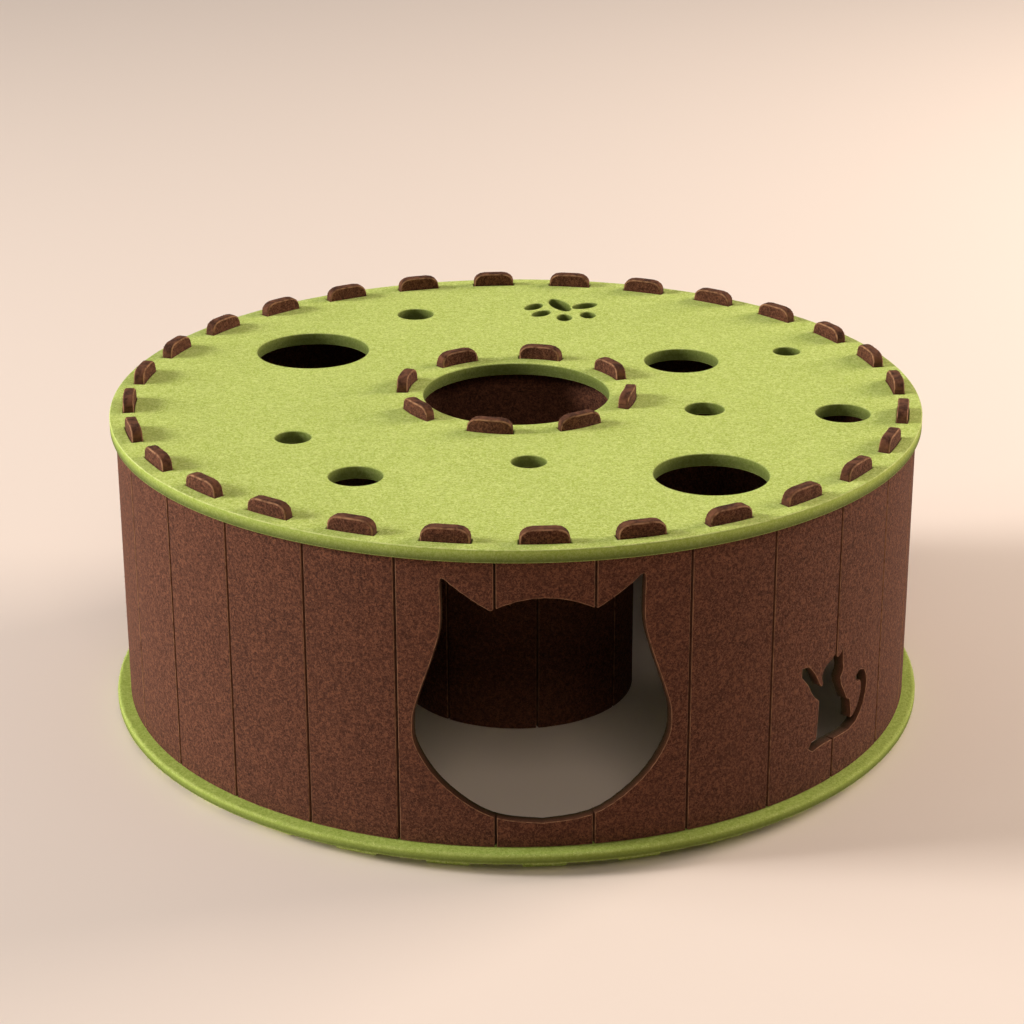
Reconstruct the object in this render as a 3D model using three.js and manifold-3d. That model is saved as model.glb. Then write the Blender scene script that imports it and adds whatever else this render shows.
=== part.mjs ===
// A round cat tunnel of pressed felt: a ring-shaped passage between two upright felt walls, under a
// flat felt disc. The walls end in tabs that stand up through slots in the disc, and a felt ring on
// short feet closes the foot of the outer wall. A cat-head doorway opens the outer wall at the front.
// Millimetres, +Z up, the front of the tunnel towards -Y. Angles run from the front towards +X.
import * as THREE from "three";
import { mergeVertices } from "three/addons/utils/BufferGeometryUtils.js";
import Module from "manifold-3d";

// Felt board
const FELT = 8; // thickness of the walls, the base ring and the feet
const DISC_FELT = 9.6; // thickness of the top disc
const GAP = 0.3; // clearance left between neighbouring pieces

// Heights above the floor
const RING_Z = 8.5; // underside of the base ring
const WALL_Z = RING_Z + FELT + GAP; // foot of the outer wall
const INNER_WALL_Z = 0; // foot of the inner wall, which stands on the floor
const DISC_Z = 225.4; // underside of the top disc
const TAB_TOP_Z = 245; // tips of the tabs above the disc

// Top disc and base ring
const DISC_R = 300;
const RING_R = 306;
const RING_IN_R = 264;
const ROUND_STEPS = 168;
const WELL = { x: 0.5, y: 6.4, r: 69.5, steps: 72 }; // opening in the middle of the disc

// Outer wall, bent from scored panels
const PANELS = 28;
const OUTER_R = 296; // outside face
const TAB_SET_BACK = 6; // the tabs stand this much inside the middle of the wall
const FIRST_TAB = 3.6; // angle of the first tab, in degrees
const SCORE_WIDTH = 2;
const SCORE_DEPTH = 5;

// The boards are modelled in sectors, so that the holes stay open in collision. These are the
// angles of the cuts: through the holes of the disc, and along the scores of the walls.
const DISC_CUTS = [3.3, 38.1, 77, 116, 159, 202.6, 237.1, 257, 300.7, 327.2];
const PANELS_PER_SECTOR = 4;
const INNER_PANELS_PER_SECTOR = 2;

// Inner wall, round the well
const INNER_PANELS = 8;
const INNER_R = 89.5; // outside face
const FIRST_INNER_TAB = -12.8;
const OUTER_TAB_R = OUTER_R - FELT / 2 - TAB_SET_BACK; // middle of the outer tabs
const INNER_TAB_R = INNER_R - FELT / 2; // middle of the inner tabs

// Tabs, the slots they stand in, and the feet
const TAB_WIDTH = 33;
const TAB_CORNER_WIDTH = 9;
const TAB_CORNER_HEIGHT = 7;
const TAB_ROOT_Z = 208; // foot of a tab's root, inside the wall
const SLOT_SPARE = 0.6; // how much longer than its tab a slot is, at each end
const FOOT_TOP = 34.8;
const FOOT_BOTTOM = 29;
const FOOT_R = 289.5; // middle of the feet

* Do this
Take the data above and return it exactly.

* Complete answer
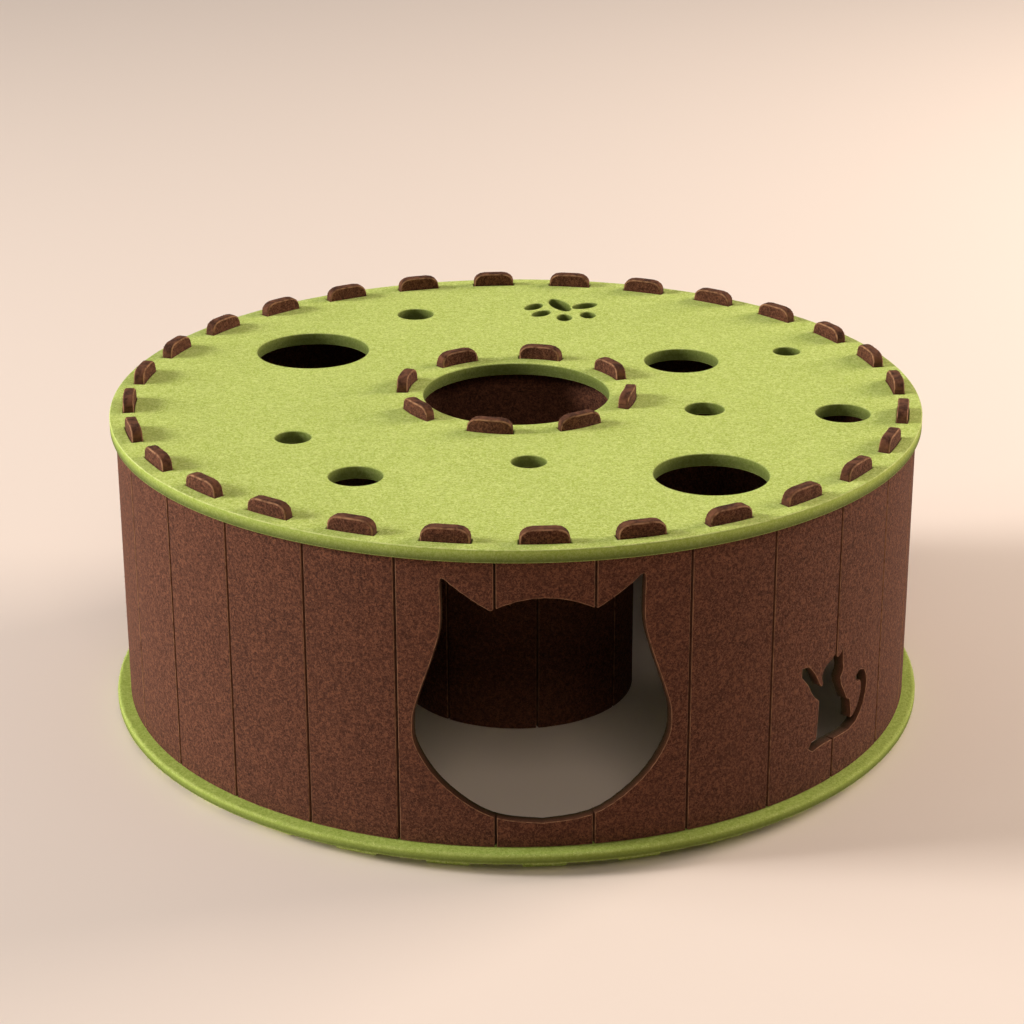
Reconstruct the object in this render as a 3D model using three.js and manifold-3d. That model is saved as model.glb. Then write the Blender scene script that imports it and adds whatever else this render shows.
=== part.mjs ===
// A round cat tunnel of pressed felt: a ring-shaped passage between two upright felt walls, under a
// flat felt disc. The walls end in tabs that stand up through slots in the disc, and a felt ring on
// short feet closes the foot of the outer wall. A cat-head doorway opens the outer wall at the front.
// Millimetres, +Z up, the front of the tunnel towards -Y. Angles run from the front towards +X.
import * as THREE from "three";
import { mergeVertices } from "three/addons/utils/BufferGeometryUtils.js";
import Module from "manifold-3d";

// Felt board
const FELT = 8; // thickness of the walls, the base ring and the feet
const DISC_FELT = 9.6; // thickness of the top disc
const GAP = 0.3; // clearance left between neighbouring pieces

// Heights above the floor
const RING_Z = 8.5; // underside of the base ring
const WALL_Z = RING_Z + FELT + GAP; // foot of the outer wall
const INNER_WALL_Z = 0; // foot of the inner wall, which stands on the floor
const DISC_Z = 225.4; // underside of the top disc
const TAB_TOP_Z = 245; // tips of the tabs above the disc

// Top disc and base ring
const DISC_R = 300;
const RING_R = 306;
const RING_IN_R = 264;
const ROUND_STEPS = 168;
const WELL = { x: 0.5, y: 6.4, r: 69.5, steps: 72 }; // opening in the middle of the disc

// Outer wall, bent from scored panels
const PANELS = 28;
const OUTER_R = 296; // outside face
const TAB_SET_BACK = 6; // the tabs stand this much inside the middle of the wall
const FIRST_TAB = 3.6; // angle of the first tab, in degrees
const SCORE_WIDTH = 2;
const SCORE_DEPTH = 5;

// The boards are modelled in sectors, so that the holes stay open in collision. These are the
// angles of the cuts: through the holes of the disc, and along the scores of the walls.
const DISC_CUTS = [3.3, 38.1, 77, 116, 159, 202.6, 237.1, 257, 300.7, 327.2];
const PANELS_PER_SECTOR = 4;
const INNER_PANELS_PER_SECTOR = 2;

// Inner wall, round the well
const INNER_PANELS = 8;
const INNER_R = 89.5; // outside face
const FIRST_INNER_TAB = -12.8;
const OUTER_TAB_R = OUTER_R - FELT / 2 - TAB_SET_BACK; // middle of the outer tabs
const INNER_TAB_R = INNER_R - FELT / 2; // middle of the inner tabs

// Tabs, the slots they stand in, and the feet
const TAB_WIDTH = 33;
const TAB_CORNER_WIDTH = 9;
const TAB_CORNER_HEIGHT = 7;
const TAB_ROOT_Z = 208; // foot of a tab's root, inside the wall
const SLOT_SPARE = 0.6; // how much longer than its tab a slot is, at each end
const FOOT_TOP = 34.8;
const FOOT_BOTTOM = 29;
const FOOT_R = 289.5; // middle of the feet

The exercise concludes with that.